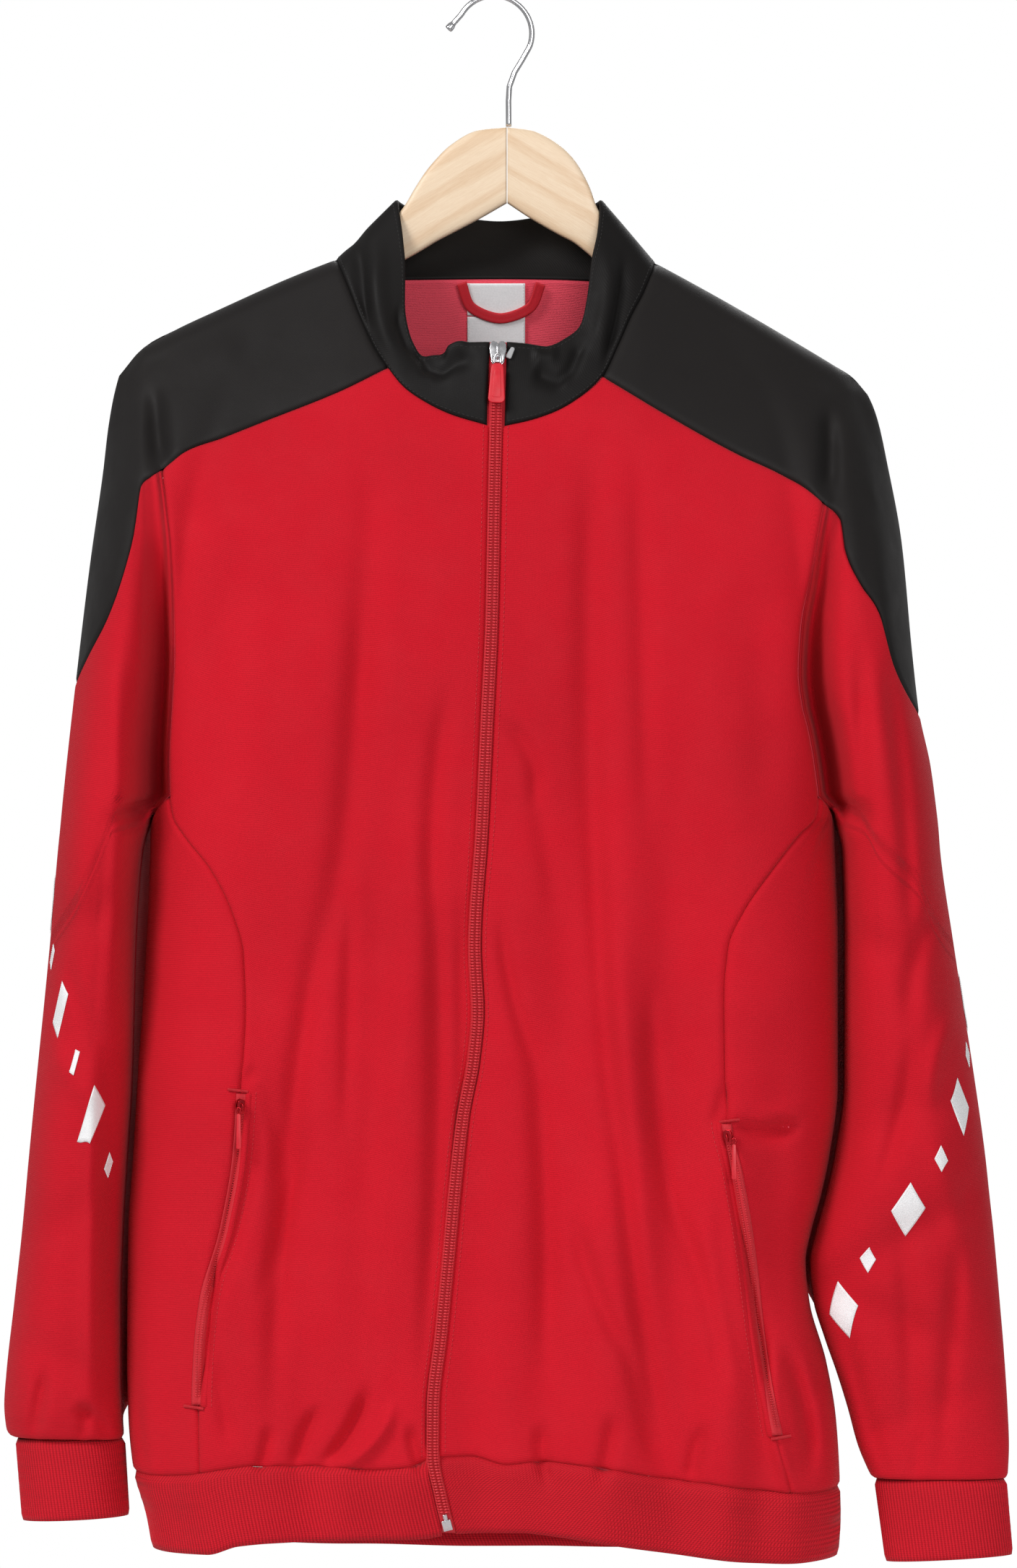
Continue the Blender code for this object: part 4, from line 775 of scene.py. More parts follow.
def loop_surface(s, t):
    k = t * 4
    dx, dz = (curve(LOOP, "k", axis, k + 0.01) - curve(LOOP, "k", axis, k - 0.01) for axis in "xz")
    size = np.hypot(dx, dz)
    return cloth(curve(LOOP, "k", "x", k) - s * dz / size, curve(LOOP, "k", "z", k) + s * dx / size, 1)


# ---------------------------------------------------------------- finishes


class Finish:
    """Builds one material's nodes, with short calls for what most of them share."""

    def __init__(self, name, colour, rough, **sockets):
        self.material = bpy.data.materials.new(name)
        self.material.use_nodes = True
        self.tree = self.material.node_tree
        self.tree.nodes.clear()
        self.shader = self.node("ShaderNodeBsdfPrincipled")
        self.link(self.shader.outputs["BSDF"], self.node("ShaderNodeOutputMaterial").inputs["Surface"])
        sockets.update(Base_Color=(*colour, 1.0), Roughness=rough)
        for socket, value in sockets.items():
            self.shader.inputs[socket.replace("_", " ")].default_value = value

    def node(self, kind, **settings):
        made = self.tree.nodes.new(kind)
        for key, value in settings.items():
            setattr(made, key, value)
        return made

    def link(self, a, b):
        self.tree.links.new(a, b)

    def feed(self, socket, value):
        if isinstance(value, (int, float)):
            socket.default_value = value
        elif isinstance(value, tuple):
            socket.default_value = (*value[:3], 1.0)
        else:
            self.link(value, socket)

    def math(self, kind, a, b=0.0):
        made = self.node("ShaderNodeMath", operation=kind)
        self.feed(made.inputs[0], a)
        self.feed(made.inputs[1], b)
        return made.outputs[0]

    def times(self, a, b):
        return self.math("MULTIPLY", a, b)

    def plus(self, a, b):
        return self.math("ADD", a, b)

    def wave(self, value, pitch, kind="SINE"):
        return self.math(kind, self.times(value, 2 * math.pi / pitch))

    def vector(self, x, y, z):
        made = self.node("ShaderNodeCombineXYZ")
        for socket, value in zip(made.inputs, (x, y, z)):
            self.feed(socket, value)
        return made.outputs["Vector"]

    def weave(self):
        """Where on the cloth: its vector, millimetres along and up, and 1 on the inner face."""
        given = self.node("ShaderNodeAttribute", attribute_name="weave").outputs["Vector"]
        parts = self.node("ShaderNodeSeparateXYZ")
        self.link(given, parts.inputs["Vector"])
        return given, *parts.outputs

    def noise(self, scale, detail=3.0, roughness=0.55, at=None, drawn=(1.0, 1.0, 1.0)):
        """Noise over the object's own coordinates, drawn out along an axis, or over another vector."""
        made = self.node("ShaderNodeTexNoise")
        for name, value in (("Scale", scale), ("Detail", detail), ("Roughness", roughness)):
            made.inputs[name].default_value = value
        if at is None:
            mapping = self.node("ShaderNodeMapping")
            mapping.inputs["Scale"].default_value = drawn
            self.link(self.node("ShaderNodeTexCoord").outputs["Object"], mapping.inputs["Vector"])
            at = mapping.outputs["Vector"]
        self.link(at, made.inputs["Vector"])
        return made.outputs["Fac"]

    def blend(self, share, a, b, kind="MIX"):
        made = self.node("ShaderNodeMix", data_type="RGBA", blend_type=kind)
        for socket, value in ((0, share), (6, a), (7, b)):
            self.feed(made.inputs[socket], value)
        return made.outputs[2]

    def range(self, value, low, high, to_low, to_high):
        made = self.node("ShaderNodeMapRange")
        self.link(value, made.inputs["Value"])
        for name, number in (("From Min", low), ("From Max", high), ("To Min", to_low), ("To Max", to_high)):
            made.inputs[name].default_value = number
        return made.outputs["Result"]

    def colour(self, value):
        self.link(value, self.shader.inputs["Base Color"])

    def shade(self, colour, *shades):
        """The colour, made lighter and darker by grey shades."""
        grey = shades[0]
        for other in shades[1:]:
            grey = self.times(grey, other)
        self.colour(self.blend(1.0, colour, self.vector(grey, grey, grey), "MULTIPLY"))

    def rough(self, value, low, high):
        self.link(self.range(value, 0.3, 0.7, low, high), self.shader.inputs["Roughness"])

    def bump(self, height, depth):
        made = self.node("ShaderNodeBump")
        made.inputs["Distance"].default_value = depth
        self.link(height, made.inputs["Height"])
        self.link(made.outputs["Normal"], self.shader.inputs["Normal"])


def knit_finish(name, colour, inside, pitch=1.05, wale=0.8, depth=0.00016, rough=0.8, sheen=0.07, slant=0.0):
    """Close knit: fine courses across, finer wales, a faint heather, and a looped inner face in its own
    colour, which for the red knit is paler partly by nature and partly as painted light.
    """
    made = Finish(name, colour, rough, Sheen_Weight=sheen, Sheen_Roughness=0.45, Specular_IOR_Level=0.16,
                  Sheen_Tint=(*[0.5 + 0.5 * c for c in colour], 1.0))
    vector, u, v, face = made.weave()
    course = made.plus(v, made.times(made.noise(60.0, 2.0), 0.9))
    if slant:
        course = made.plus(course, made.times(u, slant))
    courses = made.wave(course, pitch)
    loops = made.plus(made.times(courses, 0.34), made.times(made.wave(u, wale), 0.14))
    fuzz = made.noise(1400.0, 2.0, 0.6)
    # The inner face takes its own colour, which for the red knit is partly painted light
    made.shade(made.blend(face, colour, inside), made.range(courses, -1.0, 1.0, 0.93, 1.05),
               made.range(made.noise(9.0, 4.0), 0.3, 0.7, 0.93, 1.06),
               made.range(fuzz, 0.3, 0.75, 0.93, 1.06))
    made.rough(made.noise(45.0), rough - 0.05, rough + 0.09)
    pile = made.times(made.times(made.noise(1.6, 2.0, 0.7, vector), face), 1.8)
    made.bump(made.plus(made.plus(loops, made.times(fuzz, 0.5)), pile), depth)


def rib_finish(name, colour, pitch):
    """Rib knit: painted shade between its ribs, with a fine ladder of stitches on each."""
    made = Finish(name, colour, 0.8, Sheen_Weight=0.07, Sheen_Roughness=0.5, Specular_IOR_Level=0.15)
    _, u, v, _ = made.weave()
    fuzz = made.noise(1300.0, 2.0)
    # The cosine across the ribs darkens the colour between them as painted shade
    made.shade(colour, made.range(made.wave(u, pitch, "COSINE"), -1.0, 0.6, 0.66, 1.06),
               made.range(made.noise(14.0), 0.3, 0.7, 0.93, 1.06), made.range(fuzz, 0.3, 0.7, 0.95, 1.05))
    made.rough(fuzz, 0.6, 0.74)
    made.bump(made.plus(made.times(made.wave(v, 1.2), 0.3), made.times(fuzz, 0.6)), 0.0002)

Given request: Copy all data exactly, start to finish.

Correct response:
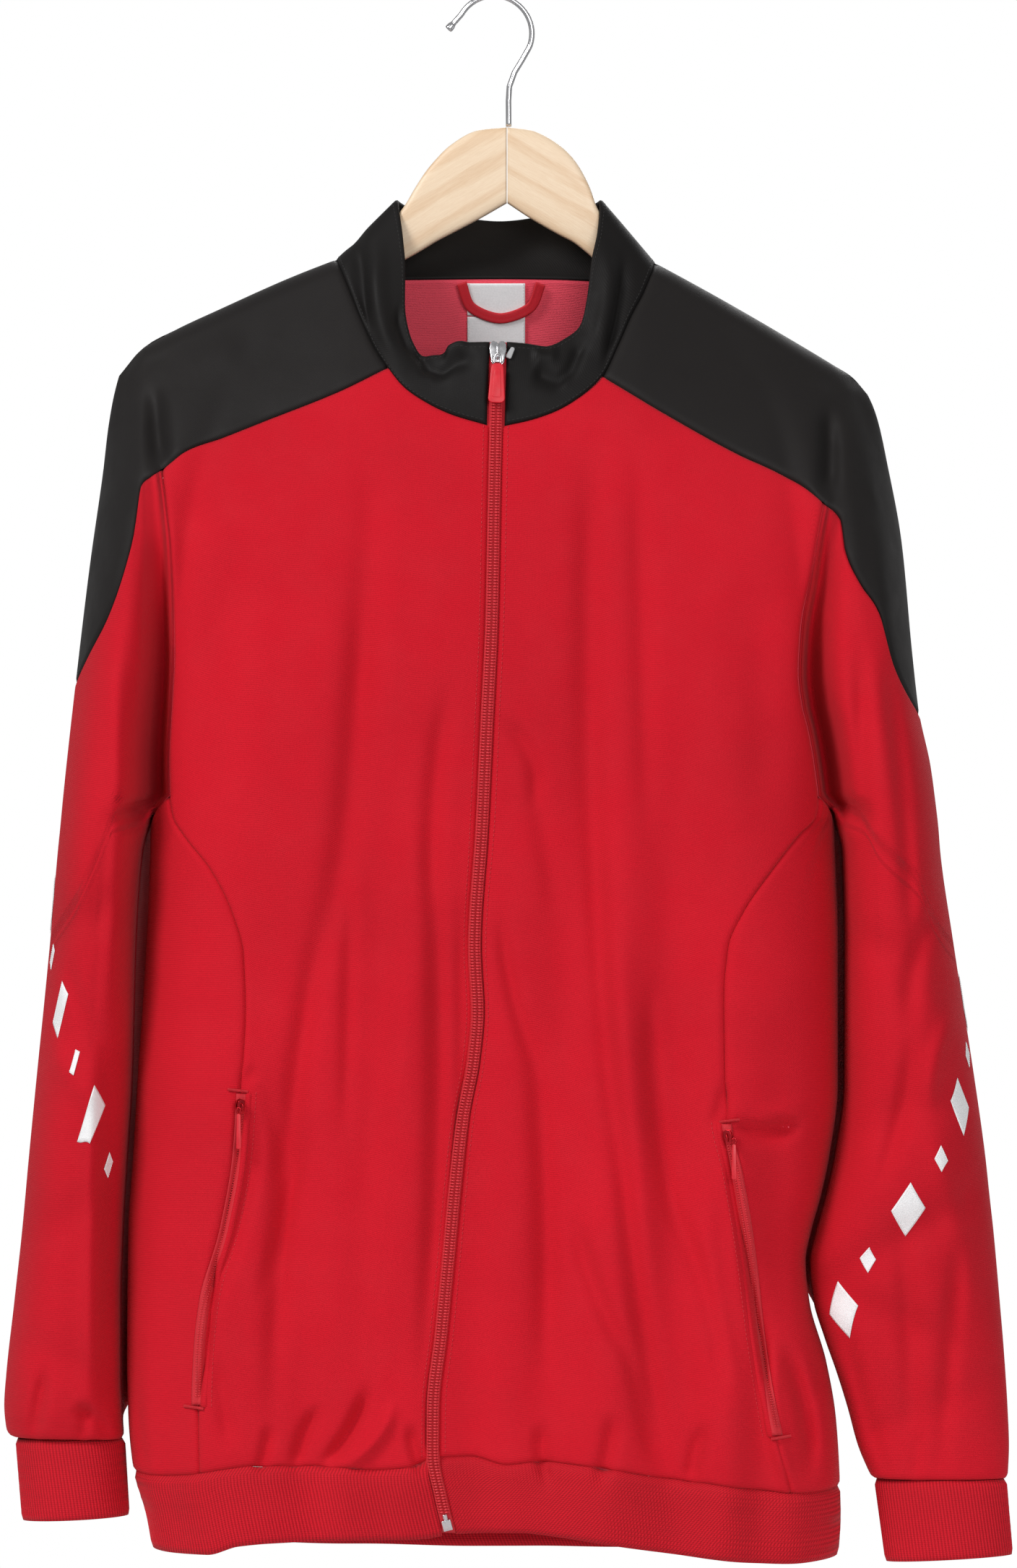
Continue the Blender code for this object: part 4, from line 775 of scene.py. More parts follow.
def loop_surface(s, t):
    k = t * 4
    dx, dz = (curve(LOOP, "k", axis, k + 0.01) - curve(LOOP, "k", axis, k - 0.01) for axis in "xz")
    size = np.hypot(dx, dz)
    return cloth(curve(LOOP, "k", "x", k) - s * dz / size, curve(LOOP, "k", "z", k) + s * dx / size, 1)


# ---------------------------------------------------------------- finishes


class Finish:
    """Builds one material's nodes, with short calls for what most of them share."""

    def __init__(self, name, colour, rough, **sockets):
        self.material = bpy.data.materials.new(name)
        self.material.use_nodes = True
        self.tree = self.material.node_tree
        self.tree.nodes.clear()
        self.shader = self.node("ShaderNodeBsdfPrincipled")
        self.link(self.shader.outputs["BSDF"], self.node("ShaderNodeOutputMaterial").inputs["Surface"])
        sockets.update(Base_Color=(*colour, 1.0), Roughness=rough)
        for socket, value in sockets.items():
            self.shader.inputs[socket.replace("_", " ")].default_value = value

    def node(self, kind, **settings):
        made = self.tree.nodes.new(kind)
        for key, value in settings.items():
            setattr(made, key, value)
        return made

    def link(self, a, b):
        self.tree.links.new(a, b)

    def feed(self, socket, value):
        if isinstance(value, (int, float)):
            socket.default_value = value
        elif isinstance(value, tuple):
            socket.default_value = (*value[:3], 1.0)
        else:
            self.link(value, socket)

    def math(self, kind, a, b=0.0):
        made = self.node("ShaderNodeMath", operation=kind)
        self.feed(made.inputs[0], a)
        self.feed(made.inputs[1], b)
        return made.outputs[0]

    def times(self, a, b):
        return self.math("MULTIPLY", a, b)

    def plus(self, a, b):
        return self.math("ADD", a, b)

    def wave(self, value, pitch, kind="SINE"):
        return self.math(kind, self.times(value, 2 * math.pi / pitch))

    def vector(self, x, y, z):
        made = self.node("ShaderNodeCombineXYZ")
        for socket, value in zip(made.inputs, (x, y, z)):
            self.feed(socket, value)
        return made.outputs["Vector"]

    def weave(self):
        """Where on the cloth: its vector, millimetres along and up, and 1 on the inner face."""
        given = self.node("ShaderNodeAttribute", attribute_name="weave").outputs["Vector"]
        parts = self.node("ShaderNodeSeparateXYZ")
        self.link(given, parts.inputs["Vector"])
        return given, *parts.outputs

    def noise(self, scale, detail=3.0, roughness=0.55, at=None, drawn=(1.0, 1.0, 1.0)):
        """Noise over the object's own coordinates, drawn out along an axis, or over another vector."""
        made = self.node("ShaderNodeTexNoise")
        for name, value in (("Scale", scale), ("Detail", detail), ("Roughness", roughness)):
            made.inputs[name].default_value = value
        if at is None:
            mapping = self.node("ShaderNodeMapping")
            mapping.inputs["Scale"].default_value = drawn
            self.link(self.node("ShaderNodeTexCoord").outputs["Object"], mapping.inputs["Vector"])
            at = mapping.outputs["Vector"]
        self.link(at, made.inputs["Vector"])
        return made.outputs["Fac"]

    def blend(self, share, a, b, kind="MIX"):
        made = self.node("ShaderNodeMix", data_type="RGBA", blend_type=kind)
        for socket, value in ((0, share), (6, a), (7, b)):
            self.feed(made.inputs[socket], value)
        return made.outputs[2]

    def range(self, value, low, high, to_low, to_high):
        made = self.node("ShaderNodeMapRange")
        self.link(value, made.inputs["Value"])
        for name, number in (("From Min", low), ("From Max", high), ("To Min", to_low), ("To Max", to_high)):
            made.inputs[name].default_value = number
        return made.outputs["Result"]

    def colour(self, value):
        self.link(value, self.shader.inputs["Base Color"])

    def shade(self, colour, *shades):
        """The colour, made lighter and darker by grey shades."""
        grey = shades[0]
        for other in shades[1:]:
            grey = self.times(grey, other)
        self.colour(self.blend(1.0, colour, self.vector(grey, grey, grey), "MULTIPLY"))

    def rough(self, value, low, high):
        self.link(self.range(value, 0.3, 0.7, low, high), self.shader.inputs["Roughness"])

    def bump(self, height, depth):
        made = self.node("ShaderNodeBump")
        made.inputs["Distance"].default_value = depth
        self.link(height, made.inputs["Height"])
        self.link(made.outputs["Normal"], self.shader.inputs["Normal"])


def knit_finish(name, colour, inside, pitch=1.05, wale=0.8, depth=0.00016, rough=0.8, sheen=0.07, slant=0.0):
    """Close knit: fine courses across, finer wales, a faint heather, and a looped inner face in its own
    colour, which for the red knit is paler partly by nature and partly as painted light.
    """
    made = Finish(name, colour, rough, Sheen_Weight=sheen, Sheen_Roughness=0.45, Specular_IOR_Level=0.16,
                  Sheen_Tint=(*[0.5 + 0.5 * c for c in colour], 1.0))
    vector, u, v, face = made.weave()
    course = made.plus(v, made.times(made.noise(60.0, 2.0), 0.9))
    if slant:
        course = made.plus(course, made.times(u, slant))
    courses = made.wave(course, pitch)
    loops = made.plus(made.times(courses, 0.34), made.times(made.wave(u, wale), 0.14))
    fuzz = made.noise(1400.0, 2.0, 0.6)
    # The inner face takes its own colour, which for the red knit is partly painted light
    made.shade(made.blend(face, colour, inside), made.range(courses, -1.0, 1.0, 0.93, 1.05),
               made.range(made.noise(9.0, 4.0), 0.3, 0.7, 0.93, 1.06),
               made.range(fuzz, 0.3, 0.75, 0.93, 1.06))
    made.rough(made.noise(45.0), rough - 0.05, rough + 0.09)
    pile = made.times(made.times(made.noise(1.6, 2.0, 0.7, vector), face), 1.8)
    made.bump(made.plus(made.plus(loops, made.times(fuzz, 0.5)), pile), depth)


def rib_finish(name, colour, pitch):
    """Rib knit: painted shade between its ribs, with a fine ladder of stitches on each."""
    made = Finish(name, colour, 0.8, Sheen_Weight=0.07, Sheen_Roughness=0.5, Specular_IOR_Level=0.15)
    _, u, v, _ = made.weave()
    fuzz = made.noise(1300.0, 2.0)
    # The cosine across the ribs darkens the colour between them as painted shade
    made.shade(colour, made.range(made.wave(u, pitch, "COSINE"), -1.0, 0.6, 0.66, 1.06),
               made.range(made.noise(14.0), 0.3, 0.7, 0.93, 1.06), made.range(fuzz, 0.3, 0.7, 0.95, 1.05))
    made.rough(fuzz, 0.6, 0.74)
    made.bump(made.plus(made.times(made.wave(v, 1.2), 0.3), made.times(fuzz, 0.6)), 0.0002)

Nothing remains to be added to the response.